To resolve federal allegations of Clean Air Act violations, two cement companies have agreed to spend about $12 million on pollution-control equipment, and one of the companies also will pay a $1.3-million civil penalty, federal agencies say.
Under the agreement, which the Dept. of Justice and Environmental Protection Agency announced on Dec. 3, Lehigh Cement Co. LLC and Lehigh White Cement Co. LLC will install the equipment at 14 kilns at 11 portland cement plants in eight states.
Lehigh Cement, which owns nine of the plants, will pay the $1.3-million penalty. Half of that total will go to the federal government; the other half will be divided among the seven states and regional or local agencies that have signed the agreement.
In the settlement—spelled out in a consent decree lodged on Dec. 3 in the U.S. District Court for the Eastern District of Pennsylvania—the companies deny the allegations and do not admit any liabilities to the federal or nonfederal governments for penalties stemming from the charges.
DOJ and EPA say the actions contained in the settlement will result in annual reductions of 4,555 tons of nitrogen oxides (NOx) and 989 tons of sulfur dioxide (SO2).
According to EPA, the settlement calls for installing and operating selective non-catalytic reduction systems to control NOx at between eight and 10 of the kilns.
It said the non-catalytic reduction systems are installed at the other four kilns but the company would be required to operate them to meet more stringent emission levels.
To control SO2, the agreement calls on Lehigh to install lime injection systems at five or six kilns.

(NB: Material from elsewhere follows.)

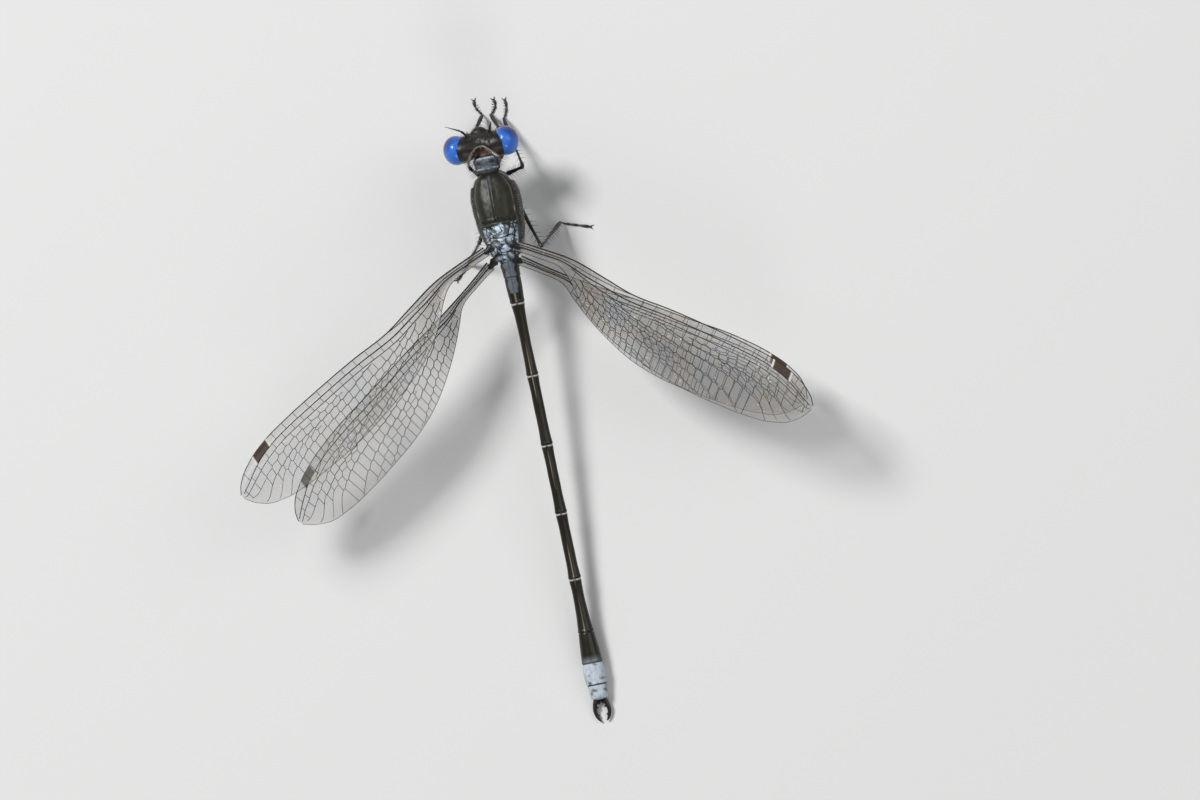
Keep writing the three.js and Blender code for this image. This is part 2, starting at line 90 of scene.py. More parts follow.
def through(table, t):
    """A smooth curve through rows of (place, values): on each stretch the cubic that has the rows'
    values at its ends, and there the slope of the line between the neighbouring rows."""
    table = np.asarray(table, float)
    x, y = table[:, 0], table[:, 1:]
    slope = np.gradient(y, x, axis=0)
    t = np.clip(np.asarray(t, float), x[0], x[-1])
    i = np.clip(np.searchsorted(x, t, side="right") - 1, 0, len(x) - 2)
    h = (x[i + 1] - x[i])[..., None]
    s = (t - x[i])[..., None] / h
    a = (1 + 2 * s) * (1 - s) ** 2 * y[i] + s**2 * (3 - 2 * s) * y[i + 1]
    value = a + h * s * (1 - s) * ((1 - s) * slope[i] - s * slope[i + 1])
    return value[..., 0] if y.shape[1] == 1 else value


def hill(x, middle, width):
    """A smooth bump of height 1 at its middle, a bell curve of the given width."""
    return np.exp(-(((x - middle) / width) ** 2))


def step(x, edge, width):
    """From 0 to 1 across an edge, as a smooth ramp of the given width."""
    s = np.clip((x - edge) / width + 0.5, 0, 1)
    return s * s * (3 - 2 * s)


def until(x, edge, width):
    """From 1 to 0 across an edge, by the same ramp."""
    return step(-x, -edge, width)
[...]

The companies also agreed to replace old diesel engines in some off-road vehicles at some plants, to further reduce NOx emissions.
The Lehigh Cement plants include three in California, and one each in Alabama, Iowa, Indiana, Maryland, New York and Pennsylvania.
The Lehigh White plants are in Pennsylvania and Texas.
Lehigh Hanson Inc., Lehigh Cement’s parent company, said in a statement that the company and its facilities have been complying with the clean air statute.
It added that “we continue to believe that EPA’s alleged claims against Lehigh are the product of a larger, more than decade-long EPA initiative that bypasses due process and unfairly targets the cement industry.”
Lehigh Hanson also said, “However, this settlement puts an end to what could otherwise be protracted litigation and allows the company to continue operating our plants in a safe and environmentally responsible manner and supplying our customers with quality cement products.”
Lehigh Hanson, which is based in Irving, Texas, is owned by HeidelbergCement, headquartered in Heidelberg, Germany.
The settlement is the 12th since 2008 under an EPA enforcement initiative focused on cement kilns’ Clean Air Act compliance. But it is the first federal cement-related consent decree since August 2016.
According to EPA, the cement industry is the third-largest industrial source of air pollution, including SO2, NOx and carbon monoxide.
The new proposed settlement is subject to public comment and approval by the court.